Michaels' words start and stall, like an engine that doesn't run the way it used to: "Our vantage point was such ... and the streets down below ... it was just ... "

It's been two weeks, but at moments Michaels is back in her 35th-floor suite of the Millennium Hilton, across the street from the World Trade Center, watching the world go mad. Her husband captured it on their video camera.

She couldn't have done it; her hands were shaking too much. They still are. And she can still hear the screams, alarms and a furious wind.

"The sounds are one of my biggest problems," says Michaels, 40, a Seattle interior designer.

The sounds — and the people who want to see what she saw.

She and her husband made the video in case something happened to them: "I thought we might not make it ... but maybe the tape would."

Now the tape has taken on a life of its own.

Michaels, who hosts "The Home Front" radio show on KOMO-AM, mentioned the tape when she called the station from New York with an eyewitness account. Now people call her at home, on her cell phone, at work, asking to buy a copy, offering up to $10,000.

For Michaels, the tape is both blessing and curse.

She recognizes its historic value as a chronicle of the worst terrorist attack and the biggest single-day loss of human life on American soil.

It is hard to watch, but so is footage of the Hindenburg explosion and the Kennedy assassination. Time proved them worth saving.

So Michaels wants to preserve this witness to history. She kept the original, and gave copies to the FBI and ABC News in New York.

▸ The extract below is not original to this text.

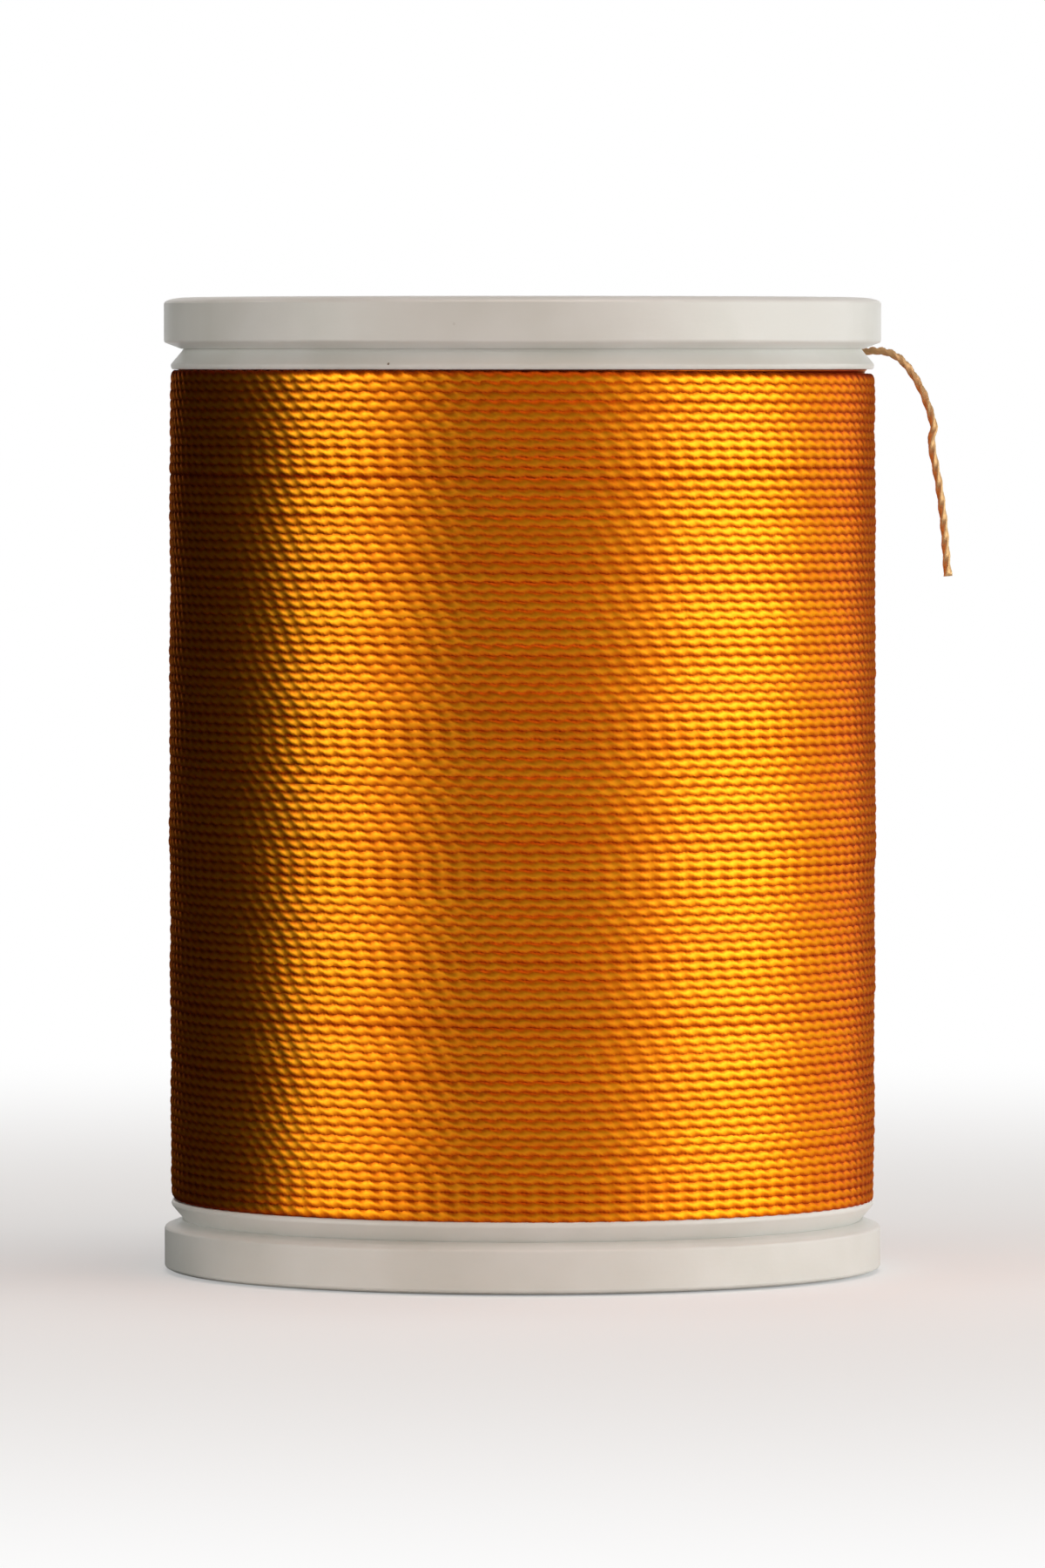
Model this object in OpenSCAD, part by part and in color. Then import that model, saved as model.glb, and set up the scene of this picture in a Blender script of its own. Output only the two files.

Beyond that, she won't give it up — and called on me to spread the word.

Michaels believes that if she released the tape, it could end up anywhere: The Internet. The tabloids. The morbid fascination makes her shudder.

I suspect people have seen footage from the attacks so many times that they are numb to its impact. They need more — graphic images of people dying and dead — to make it real.

Others, I fear, may want to profit from it or get off on it.

I hope most who want to see it have a purer motive. Maybe they want to be reminded how profoundly they were spared; to see for themselves what the other side is like so they can stay on this side and feel more of something, whether it's the wiggly weight of a child in their arms or the lightness of day.

But Michaels speaks for those who no longer can, who leaped past her window but stay with her, day and night.

"I feel protective of those people who died in front of me," she said. "I don't need to see any more. I don't think any of us do."